* **REQUIRED TASK**
Repeat the full listing, word for word.

* **DATA PROVIDED**
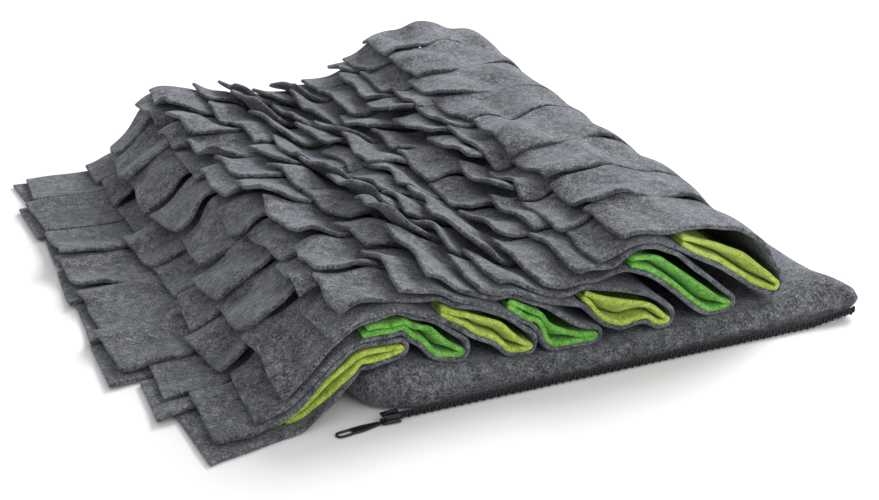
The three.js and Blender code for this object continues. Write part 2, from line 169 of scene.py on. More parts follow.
fleeceFeel = {
    # scale per metre, detail and roughness of the heather's specks, clumps and patches and of the pile
    "specks": (760, 2.5, 0.6),
    "clumps": (190, 3, 0.6),
    "patches": (26, 2, 0.5),
    "pile": (640, 3, 0.65),
    "mix": (0.5, 0.36, 0.14),  # how much specks, clumps and patches count
    "tonePlaces": (0.38, 0.46, 0.55, 0.64),
    "napDepth": 0.0011,
    "napStrength": 0.75,
    "roughness": 0.96,
    "specular": 0.15,
    "sheen": 0.35,
    "sheenRoughness": 0.45,
}

# from the darkest to the palest of each heather
fleeceTones = {
    "grey": [(0.030, 0.031, 0.034), (0.072, 0.075, 0.080), (0.140, 0.145, 0.154), (0.260, 0.266, 0.280)],
    "lime": [(0.205, 0.285, 0.032), (0.345, 0.455, 0.062), (0.455, 0.580, 0.105), (0.560, 0.680, 0.190)],
    "green": [(0.055, 0.195, 0.022), (0.105, 0.340, 0.045), (0.175, 0.465, 0.078), (0.270, 0.590, 0.140)],
}
sheenTints = {"grey": (0.75, 0.8, 0.95), "lime": (0.85, 1.0, 0.5), "green": (0.6, 1.0, 0.5)}

tapeFinish = {
    "tone": (0.012, 0.012, 0.014),
    "roughness": 0.85,
    "metallic": 0,
    "grain": 1500,
    "depth": 0.0004,
}
enamelFinish = {
    "tone": (0.014, 0.014, 0.016),
    "roughness": 0.32,
    "metallic": 0.2,
    "grain": 500,
    "depth": 0.00005,
}
# both are a little uneven: where the shades start and end, and how dark and pale they are
grainFeel = {"places": (0.35, 0.7), "shades": (0.6, 1.7), "strength": 0.5, "detail": 3, "roughness": 0.6}


def newMaterial(name, roughness):
    material = bpy.data.materials.new(name)
    material.use_nodes = True
    shader = material.node_tree.nodes["Principled BSDF"]
    shader.inputs["Roughness"].default_value = roughness
    return material, material.node_tree, shader


def addNoise(tree, place, scale, detail, roughness):
    texture = tree.nodes.new("ShaderNodeTexNoise")
    texture.inputs["Scale"].default_value = scale
    texture.inputs["Detail"].default_value = detail
    texture.inputs["Roughness"].default_value = roughness
    tree.links.new(place.outputs["Object"], texture.inputs["Vector"])
    return texture.outputs["Fac"]


def addMath(tree, operation, *terms):  # a term is a number or another node's output
    node = tree.nodes.new("ShaderNodeMath")
    node.operation = operation
    for socket, term in zip(node.inputs, terms):
        if isinstance(term, float):
            socket.default_value = term
        else:
            tree.links.new(term, socket)
    return node.outputs[0]


def addTones(tree, shader, level, places, tones):
    ramp = tree.nodes.new("ShaderNodeValToRGB")
    elements = ramp.color_ramp.elements
    elements[0].position, elements[1].position = places[0], places[-1]
    elements[0].color, elements[1].color = (*tones[0], 1), (*tones[-1], 1)
    for position, tone in zip(places[1:-1], tones[1:-1]):
        elements.new(position).color = (*tone, 1)
    tree.links.new(level, ramp.inputs["Fac"])
    tree.links.new(ramp.outputs["Color"], shader.inputs["Base Color"])


def addBump(tree, shader, height, strength, distance):
    bump = tree.nodes.new("ShaderNodeBump")
    bump.inputs["Strength"].default_value = strength
    bump.inputs["Distance"].default_value = distance
    tree.links.new(height, bump.inputs["Height"])
    tree.links.new(bump.outputs["Normal"], shader.inputs["Normal"])


def fleece(colour):
    material, tree, shader = newMaterial(f"{colour}Fleece", fleeceFeel["roughness"])
    shader.inputs["Specular IOR Level"].default_value = fleeceFeel["specular"]
    shader.inputs["Sheen Weight"].default_value = fleeceFeel["sheen"]
    shader.inputs["Sheen Roughness"].default_value = fleeceFeel["sheenRoughness"]
    shader.inputs["Sheen Tint"].default_value = (*sheenTints[colour], 1)
    place = tree.nodes.new("ShaderNodeTexCoord")
    specks = addNoise(tree, place, *fleeceFeel["specks"])
    clumps = addNoise(tree, place, *fleeceFeel["clumps"])
    patches = addNoise(tree, place, *fleeceFeel["patches"])
    speckShare, clumpShare, patchShare = fleeceFeel["mix"]
    level = addMath(tree, "MULTIPLY", patches, patchShare)
    level = addMath(tree, "MULTIPLY_ADD", clumps, clumpShare, level)
    level = addMath(tree, "MULTIPLY_ADD", specks, speckShare, level)
    addTones(tree, shader, level, fleeceFeel["tonePlaces"], fleeceTones[colour])
    pile = addNoise(tree, place, *fleeceFeel["pile"])
    nap = addMath(tree, "ADD", pile, clumps)
    addBump(tree, shader, nap, fleeceFeel["napStrength"], fleeceFeel["napDepth"])
    return material


def plainDark(name, finish):
    material, tree, shader = newMaterial(name, finish["roughness"])
    shader.inputs["Metallic"].default_value = finish["metallic"]
    place = tree.nodes.new("ShaderNodeTexCoord")
    grain = addNoise(tree, place, finish["grain"], grainFeel["detail"], grainFeel["roughness"])
    tones = [[shade * part for part in finish["tone"]] for shade in grainFeel["shades"]]
    addTones(tree, shader, grain, grainFeel["places"], tones)
    addBump(tree, shader, grain, grainFeel["strength"], finish["depth"])
    return material


fleeces = {colour: fleece(colour) for colour in fleeceTones}
tapeBlack = plainDark("blackTape", tapeFinish)
enamelBlack = plainDark("blackEnamel", enamelFinish)
print("materials ready")


# Pad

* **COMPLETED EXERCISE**
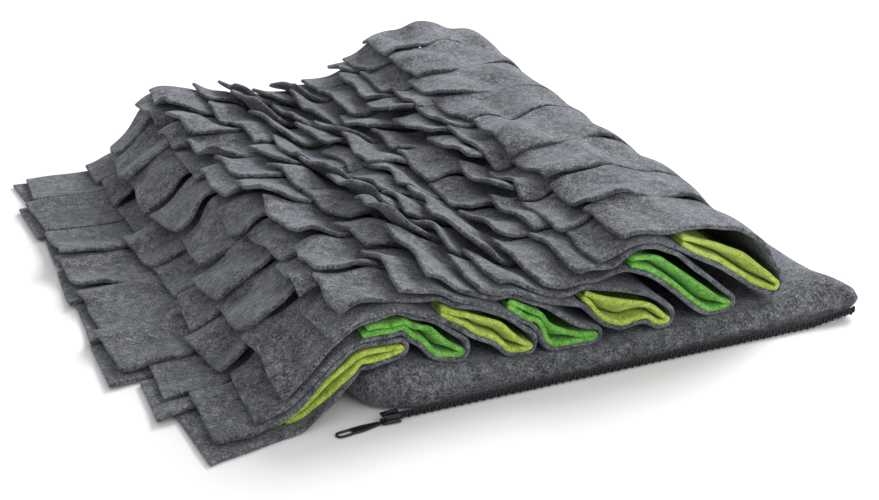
The three.js and Blender code for this object continues. Write part 2, from line 169 of scene.py on. More parts follow.
fleeceFeel = {
    # scale per metre, detail and roughness of the heather's specks, clumps and patches and of the pile
    "specks": (760, 2.5, 0.6),
    "clumps": (190, 3, 0.6),
    "patches": (26, 2, 0.5),
    "pile": (640, 3, 0.65),
    "mix": (0.5, 0.36, 0.14),  # how much specks, clumps and patches count
    "tonePlaces": (0.38, 0.46, 0.55, 0.64),
    "napDepth": 0.0011,
    "napStrength": 0.75,
    "roughness": 0.96,
    "specular": 0.15,
    "sheen": 0.35,
    "sheenRoughness": 0.45,
}

# from the darkest to the palest of each heather
fleeceTones = {
    "grey": [(0.030, 0.031, 0.034), (0.072, 0.075, 0.080), (0.140, 0.145, 0.154), (0.260, 0.266, 0.280)],
    "lime": [(0.205, 0.285, 0.032), (0.345, 0.455, 0.062), (0.455, 0.580, 0.105), (0.560, 0.680, 0.190)],
    "green": [(0.055, 0.195, 0.022), (0.105, 0.340, 0.045), (0.175, 0.465, 0.078), (0.270, 0.590, 0.140)],
}
sheenTints = {"grey": (0.75, 0.8, 0.95), "lime": (0.85, 1.0, 0.5), "green": (0.6, 1.0, 0.5)}

tapeFinish = {
    "tone": (0.012, 0.012, 0.014),
    "roughness": 0.85,
    "metallic": 0,
    "grain": 1500,
    "depth": 0.0004,
}
enamelFinish = {
    "tone": (0.014, 0.014, 0.016),
    "roughness": 0.32,
    "metallic": 0.2,
    "grain": 500,
    "depth": 0.00005,
}
# both are a little uneven: where the shades start and end, and how dark and pale they are
grainFeel = {"places": (0.35, 0.7), "shades": (0.6, 1.7), "strength": 0.5, "detail": 3, "roughness": 0.6}


def newMaterial(name, roughness):
    material = bpy.data.materials.new(name)
    material.use_nodes = True
    shader = material.node_tree.nodes["Principled BSDF"]
    shader.inputs["Roughness"].default_value = roughness
    return material, material.node_tree, shader


def addNoise(tree, place, scale, detail, roughness):
    texture = tree.nodes.new("ShaderNodeTexNoise")
    texture.inputs["Scale"].default_value = scale
    texture.inputs["Detail"].default_value = detail
    texture.inputs["Roughness"].default_value = roughness
    tree.links.new(place.outputs["Object"], texture.inputs["Vector"])
    return texture.outputs["Fac"]


def addMath(tree, operation, *terms):  # a term is a number or another node's output
    node = tree.nodes.new("ShaderNodeMath")
    node.operation = operation
    for socket, term in zip(node.inputs, terms):
        if isinstance(term, float):
            socket.default_value = term
        else:
            tree.links.new(term, socket)
    return node.outputs[0]


def addTones(tree, shader, level, places, tones):
    ramp = tree.nodes.new("ShaderNodeValToRGB")
    elements = ramp.color_ramp.elements
    elements[0].position, elements[1].position = places[0], places[-1]
    elements[0].color, elements[1].color = (*tones[0], 1), (*tones[-1], 1)
    for position, tone in zip(places[1:-1], tones[1:-1]):
        elements.new(position).color = (*tone, 1)
    tree.links.new(level, ramp.inputs["Fac"])
    tree.links.new(ramp.outputs["Color"], shader.inputs["Base Color"])


def addBump(tree, shader, height, strength, distance):
    bump = tree.nodes.new("ShaderNodeBump")
    bump.inputs["Strength"].default_value = strength
    bump.inputs["Distance"].default_value = distance
    tree.links.new(height, bump.inputs["Height"])
    tree.links.new(bump.outputs["Normal"], shader.inputs["Normal"])


def fleece(colour):
    material, tree, shader = newMaterial(f"{colour}Fleece", fleeceFeel["roughness"])
    shader.inputs["Specular IOR Level"].default_value = fleeceFeel["specular"]
    shader.inputs["Sheen Weight"].default_value = fleeceFeel["sheen"]
    shader.inputs["Sheen Roughness"].default_value = fleeceFeel["sheenRoughness"]
    shader.inputs["Sheen Tint"].default_value = (*sheenTints[colour], 1)
    place = tree.nodes.new("ShaderNodeTexCoord")
    specks = addNoise(tree, place, *fleeceFeel["specks"])
    clumps = addNoise(tree, place, *fleeceFeel["clumps"])
    patches = addNoise(tree, place, *fleeceFeel["patches"])
    speckShare, clumpShare, patchShare = fleeceFeel["mix"]
    level = addMath(tree, "MULTIPLY", patches, patchShare)
    level = addMath(tree, "MULTIPLY_ADD", clumps, clumpShare, level)
    level = addMath(tree, "MULTIPLY_ADD", specks, speckShare, level)
    addTones(tree, shader, level, fleeceFeel["tonePlaces"], fleeceTones[colour])
    pile = addNoise(tree, place, *fleeceFeel["pile"])
    nap = addMath(tree, "ADD", pile, clumps)
    addBump(tree, shader, nap, fleeceFeel["napStrength"], fleeceFeel["napDepth"])
    return material


def plainDark(name, finish):
    material, tree, shader = newMaterial(name, finish["roughness"])
    shader.inputs["Metallic"].default_value = finish["metallic"]
    place = tree.nodes.new("ShaderNodeTexCoord")
    grain = addNoise(tree, place, finish["grain"], grainFeel["detail"], grainFeel["roughness"])
    tones = [[shade * part for part in finish["tone"]] for shade in grainFeel["shades"]]
    addTones(tree, shader, grain, grainFeel["places"], tones)
    addBump(tree, shader, grain, grainFeel["strength"], finish["depth"])
    return material


fleeces = {colour: fleece(colour) for colour in fleeceTones}
tapeBlack = plainDark("blackTape", tapeFinish)
enamelBlack = plainDark("blackEnamel", enamelFinish)
print("materials ready")


# Pad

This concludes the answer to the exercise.